Mystery Photo 41 was taken at Fort Sumter National Monument. The photo shows a large artillery shell embedded in one of the fort's left face casements. This shell struck the inside of the wall.
Three readers correctly identified this mystery photo, a task made difficult by the fact that the photo was cropped to show only half of the projectile. Viewmtn was first to ID it, and then RoadRanger and Eric Nelson honored his point. All three readers are eligible for our monthly prize drawing.
There are actually three large projectiles embedded in the interior surface of Fort Sumter's left face. This photo shows one of two that can be seen in front of the parade ground artillery exhibit. A third one is lodged in the wall a bit further to the right.

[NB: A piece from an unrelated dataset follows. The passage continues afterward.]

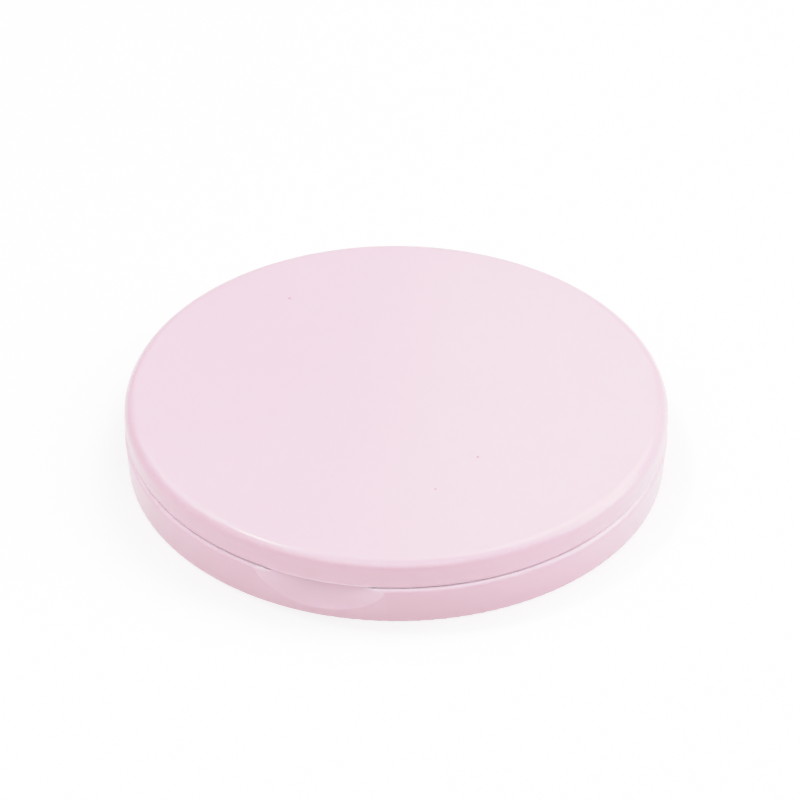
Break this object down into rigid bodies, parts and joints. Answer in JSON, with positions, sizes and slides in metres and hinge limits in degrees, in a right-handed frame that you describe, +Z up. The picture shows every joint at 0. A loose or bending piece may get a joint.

These projectiles were not fired by Confederates who attacked the fort in April 1861, nor by Union warships. Rather, they were fired by Union rifled guns situated on Morris Island during the 1863-1865 siege of the fort. The big guns on Morris Island -- three of which fired shells weighing 300 pounds -- were located to the south of the fort and therefore able to destroy the left face casements of the Confederate-held fort by hitting them from their unprotected rear.
Fort Sumter was bombarded with more than 47,000 projectiles during the course of the Civil War. Though the fort was reduced to rubble during the Union siege, Confederate forces held it until just a few months before the end of the war, abandoning it when Union forces finally captured Charleston in February 1865.